Building Aggregation Systems on Accumulo



leveraging accumulo

Talk Abstract

Aggregation has long been a use case of Accumulo Iterators. Iterators' ability to reduce data during compaction and scanning can greatly simplify an aggregation system built on Accumulo. This talk will first review how Accumulo's Iterators/Combiners work in the context of aggregating values. I'll then step back and look at the abstraction of aggregation functions as commutative operations and the several benefits that result by making this abstraction. We will see how it becomes no harder to introduce powerful operations such as cardinality estimation and approximate top-k than it is to sum integers. I will show how to integrate these ideas into Accumulo with an example schema and Iterator. Finally, a practical aggregation use case will be discussed to highlight the concepts from the talk.


Gadalia O'Bryan

Senior Solutions Architect, Koverse

Gadalia O'Bryan is a Sr. Solutions Architect at Koverse, where she leads customer projects and contributes to key feature and algorithm design, such as Koverse's Aggregation Framework. Prior to Koverse, Gadalia was a mathematician for the National Security Agency.
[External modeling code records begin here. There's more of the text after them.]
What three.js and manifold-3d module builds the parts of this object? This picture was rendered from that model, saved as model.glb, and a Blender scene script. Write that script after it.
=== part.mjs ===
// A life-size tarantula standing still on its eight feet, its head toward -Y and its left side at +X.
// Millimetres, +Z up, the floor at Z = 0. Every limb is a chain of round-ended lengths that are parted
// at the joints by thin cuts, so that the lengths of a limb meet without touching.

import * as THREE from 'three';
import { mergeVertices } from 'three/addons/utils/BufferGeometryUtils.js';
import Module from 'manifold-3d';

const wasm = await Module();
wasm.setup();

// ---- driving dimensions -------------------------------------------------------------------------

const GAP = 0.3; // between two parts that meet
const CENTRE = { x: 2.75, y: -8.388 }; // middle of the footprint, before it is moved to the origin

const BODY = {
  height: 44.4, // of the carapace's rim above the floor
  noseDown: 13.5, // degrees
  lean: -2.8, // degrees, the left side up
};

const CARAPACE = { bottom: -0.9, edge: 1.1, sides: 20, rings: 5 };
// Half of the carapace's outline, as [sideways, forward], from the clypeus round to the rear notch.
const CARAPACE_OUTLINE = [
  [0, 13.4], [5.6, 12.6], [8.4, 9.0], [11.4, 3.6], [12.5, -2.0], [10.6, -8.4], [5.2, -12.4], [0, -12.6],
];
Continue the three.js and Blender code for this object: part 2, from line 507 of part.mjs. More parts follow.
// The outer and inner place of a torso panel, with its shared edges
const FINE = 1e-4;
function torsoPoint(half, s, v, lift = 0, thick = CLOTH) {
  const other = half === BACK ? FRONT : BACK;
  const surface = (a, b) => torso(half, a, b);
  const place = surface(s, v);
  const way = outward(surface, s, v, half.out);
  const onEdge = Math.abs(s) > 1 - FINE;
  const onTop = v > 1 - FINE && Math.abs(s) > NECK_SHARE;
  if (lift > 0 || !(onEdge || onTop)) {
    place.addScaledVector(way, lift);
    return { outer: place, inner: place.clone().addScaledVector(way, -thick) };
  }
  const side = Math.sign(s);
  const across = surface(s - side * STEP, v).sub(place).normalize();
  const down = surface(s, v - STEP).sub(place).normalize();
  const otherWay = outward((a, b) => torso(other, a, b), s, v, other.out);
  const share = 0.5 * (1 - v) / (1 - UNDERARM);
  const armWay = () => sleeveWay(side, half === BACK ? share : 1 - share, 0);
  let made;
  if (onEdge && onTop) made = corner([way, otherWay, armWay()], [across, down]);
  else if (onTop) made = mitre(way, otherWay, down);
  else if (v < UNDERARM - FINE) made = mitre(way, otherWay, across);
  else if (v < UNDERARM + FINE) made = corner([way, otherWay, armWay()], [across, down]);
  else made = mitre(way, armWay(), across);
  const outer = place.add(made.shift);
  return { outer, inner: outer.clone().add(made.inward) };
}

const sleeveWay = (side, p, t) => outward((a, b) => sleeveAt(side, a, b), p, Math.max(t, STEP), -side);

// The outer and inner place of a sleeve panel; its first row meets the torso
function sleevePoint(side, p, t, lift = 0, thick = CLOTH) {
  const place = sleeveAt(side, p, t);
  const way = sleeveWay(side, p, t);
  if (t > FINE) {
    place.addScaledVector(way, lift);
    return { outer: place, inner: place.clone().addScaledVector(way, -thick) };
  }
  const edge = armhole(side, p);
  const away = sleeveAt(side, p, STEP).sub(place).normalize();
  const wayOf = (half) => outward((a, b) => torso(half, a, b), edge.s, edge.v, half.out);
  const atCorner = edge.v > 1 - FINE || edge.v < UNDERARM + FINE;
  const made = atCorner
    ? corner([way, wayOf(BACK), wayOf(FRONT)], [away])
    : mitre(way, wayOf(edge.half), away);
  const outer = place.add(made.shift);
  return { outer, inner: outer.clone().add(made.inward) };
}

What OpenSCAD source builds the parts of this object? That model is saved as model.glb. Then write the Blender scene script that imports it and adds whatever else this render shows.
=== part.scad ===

She has an M.A. in mathematics from UCLA and has been working with Accumulo for the past 6 years.

Bill Slacum

Software Engineer, Koverse

Bill is an Accumulo committer and PMC member who has been working on large scale query and analytic frameworks since 2010. He holds BS's in computer science and financial economics from UMBC. Having never used his passport to leave the United States, he is currently a national man of mystery.